(What you have to do): Quote the listing below in its entirety.

(Data section):
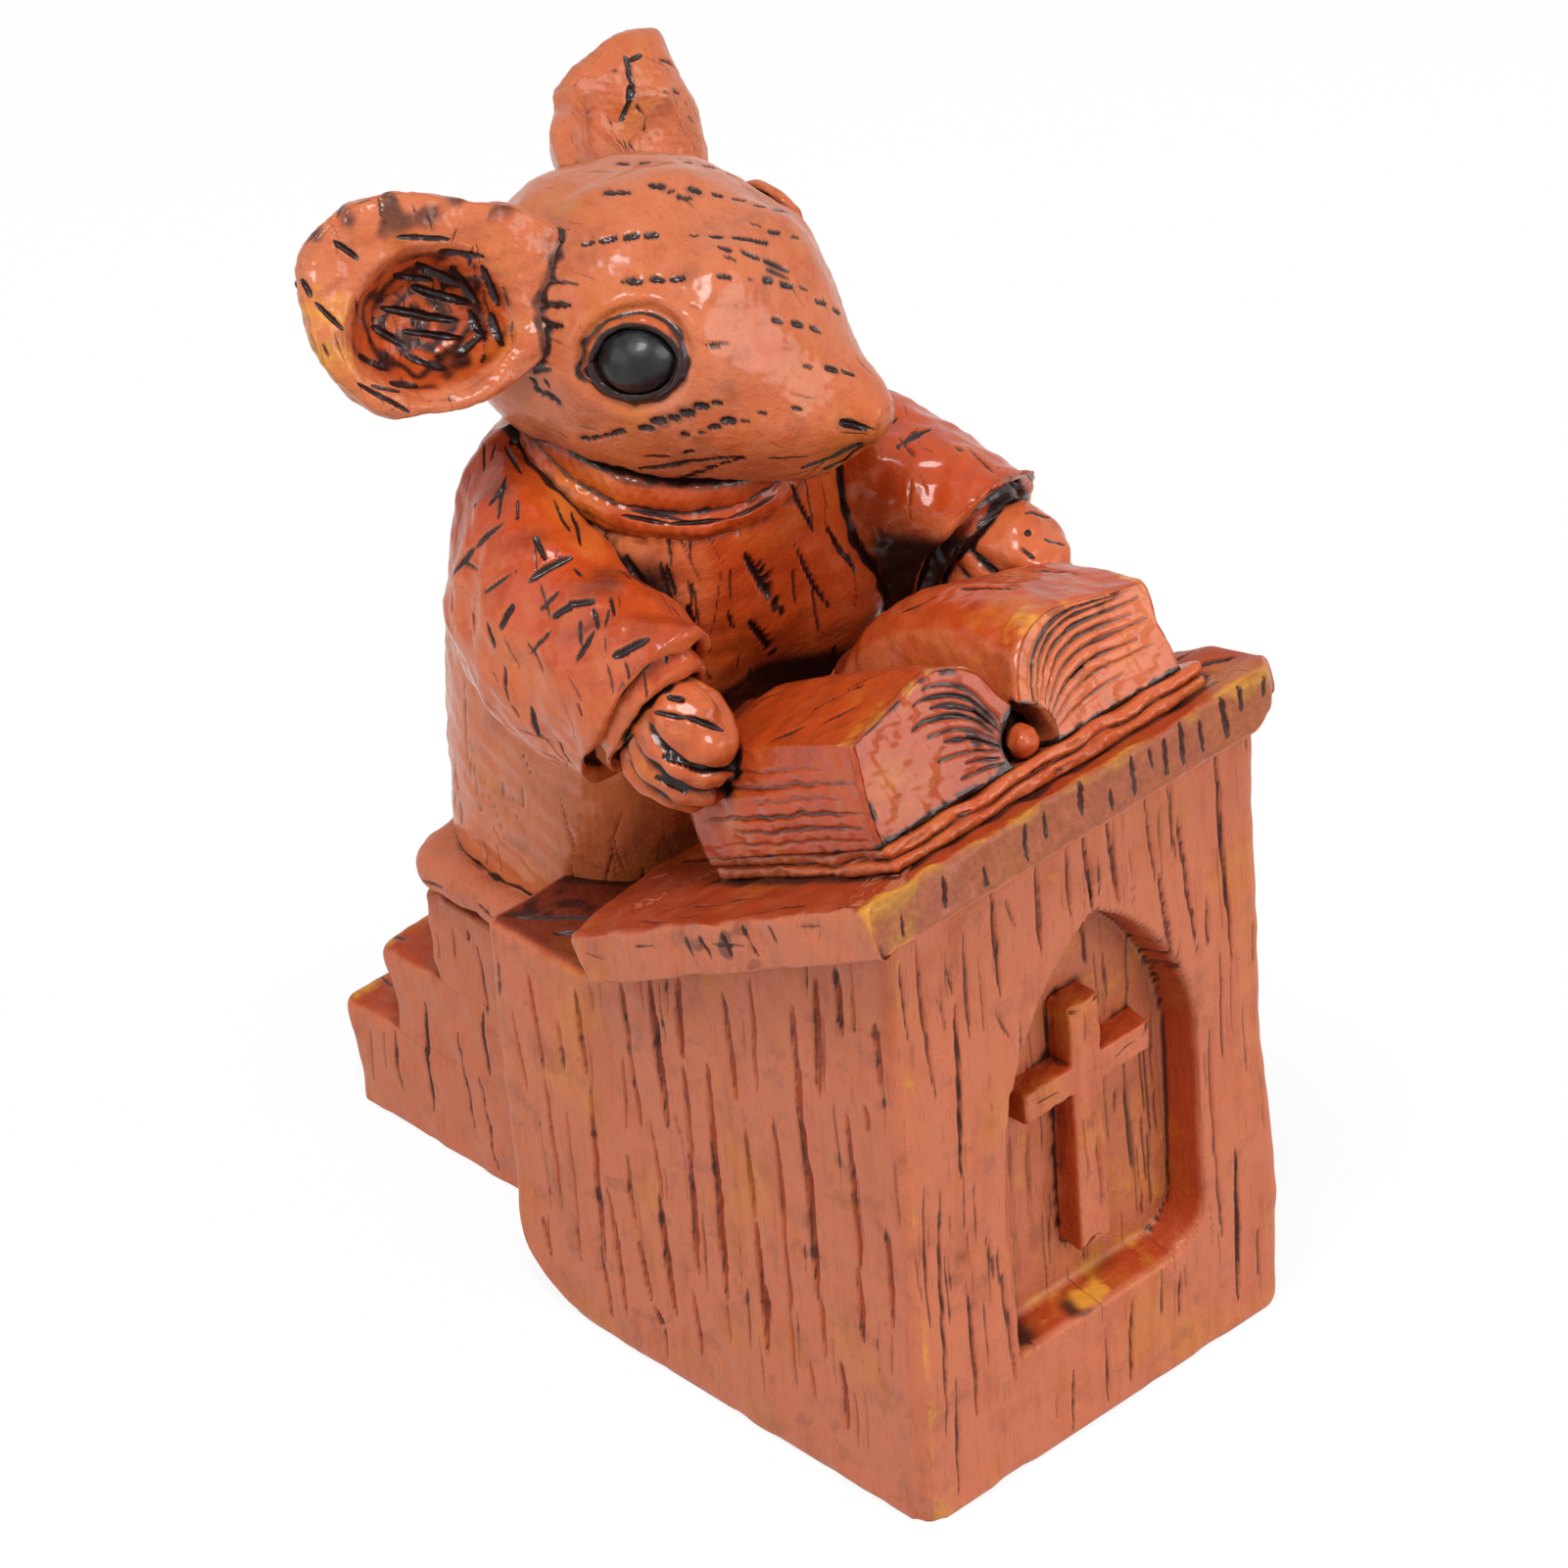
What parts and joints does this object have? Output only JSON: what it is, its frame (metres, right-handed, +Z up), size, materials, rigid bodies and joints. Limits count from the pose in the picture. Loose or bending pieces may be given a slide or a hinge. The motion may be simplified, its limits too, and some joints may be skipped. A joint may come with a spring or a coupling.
{
  "type": "mouse figurine",
  "caption": "Small cast ornament of a robed mouse reading an open book at a sloping pulpit with a cross in an arched recess and steps behind.",
  "frame": {"origin": "middle of the pulpit's flat underside", "axes": "+Z up; -Y is the front of the pulpit with the cross, +Y the steps; -X is the mouse's own right side"},
  "size_m": [0.0365, 0.0558, 0.0704],
  "materials": {
    "carved_resin": "satin",
    "red_resin": "glossy",
    "black_bead": "glossy"
  },
  "bodies": {
    "root": {"pulpit_body": "carved_resin", "pulpit_cross": "carved_resin", "desk_slab": "carved_resin", "book_cover": "red_resin", "page_block_right": "carved_resin", "page_block_left": "carved_resin", "book_spine_roll": "carved_resin", "stair_bottom_step": "carved_resin", "stair_middle_step": "carved_resin", "stair_top_step": "carved_resin", "landing_slab": "carved_resin", "robe_body": "red_resin", "robe_collar": "red_resin", "sleeve_right": "red_resin", "sleeve_left": "red_resin", "hand_right": "red_resin", "hand_left": "red_resin", "head": "red_resin", "nose": "red_resin", "ear_right": "red_resin", "ear_left": "red_resin", "eye_right": "black_bead", "eye_left": "black_bead", "eyelid_right": "red_resin", "eyelid_left": "red_resin"}
  },
  "joints": []
}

(Task result):
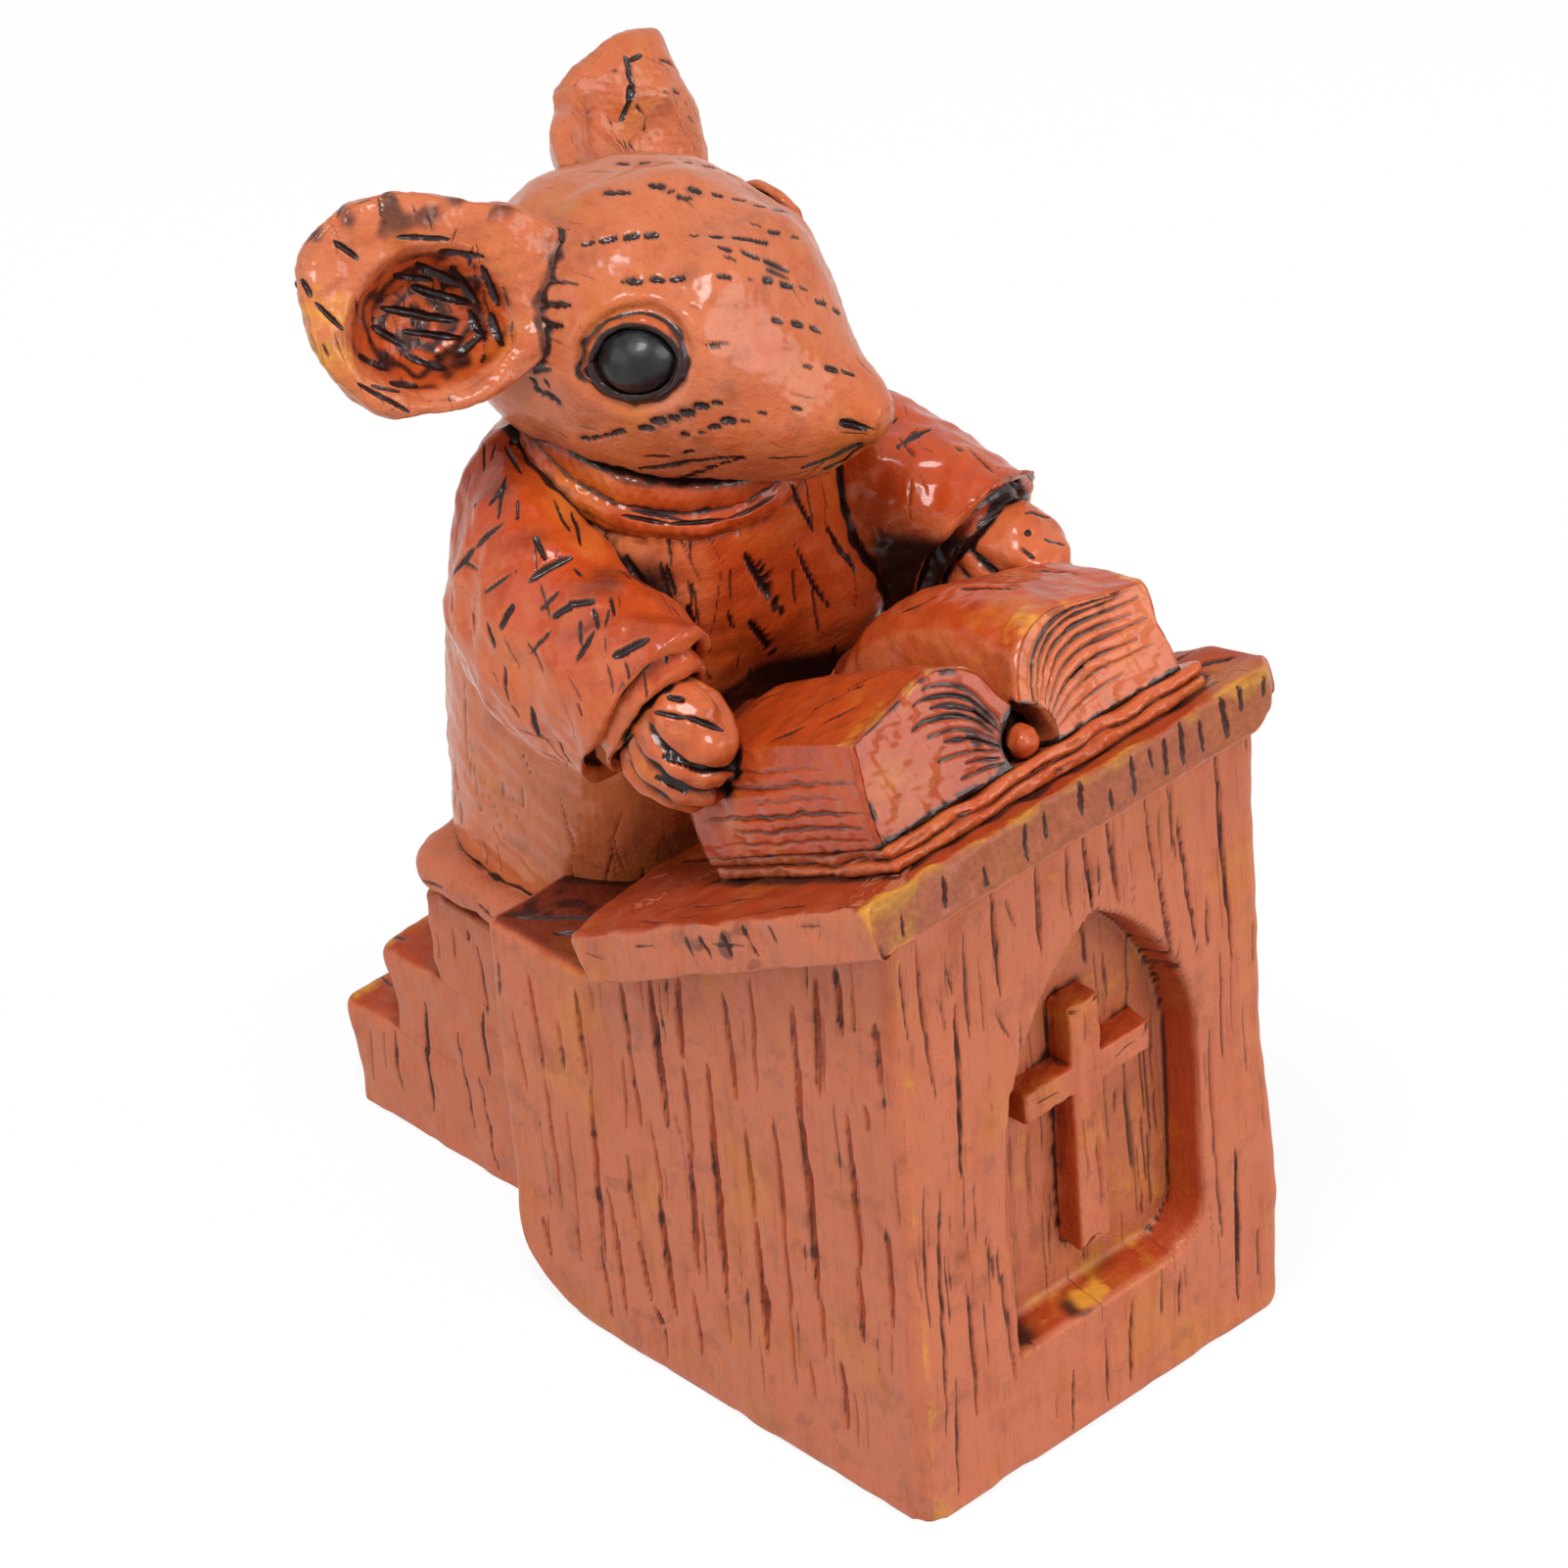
What parts and joints does this object have? Output only JSON: what it is, its frame (metres, right-handed, +Z up), size, materials, rigid bodies and joints. Limits count from the pose in the picture. Loose or bending pieces may be given a slide or a hinge. The motion may be simplified, its limits too, and some joints may be skipped. A joint may come with a spring or a coupling.
{
  "type": "mouse figurine",
  "caption": "Small cast ornament of a robed mouse reading an open book at a sloping pulpit with a cross in an arched recess and steps behind.",
  "frame": {"origin": "middle of the pulpit's flat underside", "axes": "+Z up; -Y is the front of the pulpit with the cross, +Y the steps; -X is the mouse's own right side"},
  "size_m": [0.0365, 0.0558, 0.0704],
  "materials": {
    "carved_resin": "satin",
    "red_resin": "glossy",
    "black_bead": "glossy"
  },
  "bodies": {
    "root": {"pulpit_body": "carved_resin", "pulpit_cross": "carved_resin", "desk_slab": "carved_resin", "book_cover": "red_resin", "page_block_right": "carved_resin", "page_block_left": "carved_resin", "book_spine_roll": "carved_resin", "stair_bottom_step": "carved_resin", "stair_middle_step": "carved_resin", "stair_top_step": "carved_resin", "landing_slab": "carved_resin", "robe_body": "red_resin", "robe_collar": "red_resin", "sleeve_right": "red_resin", "sleeve_left": "red_resin", "hand_right": "red_resin", "hand_left": "red_resin", "head": "red_resin", "nose": "red_resin", "ear_right": "red_resin", "ear_left": "red_resin", "eye_right": "black_bead", "eye_left": "black_bead", "eyelid_right": "red_resin", "eyelid_left": "red_resin"}
  },
  "joints": []
}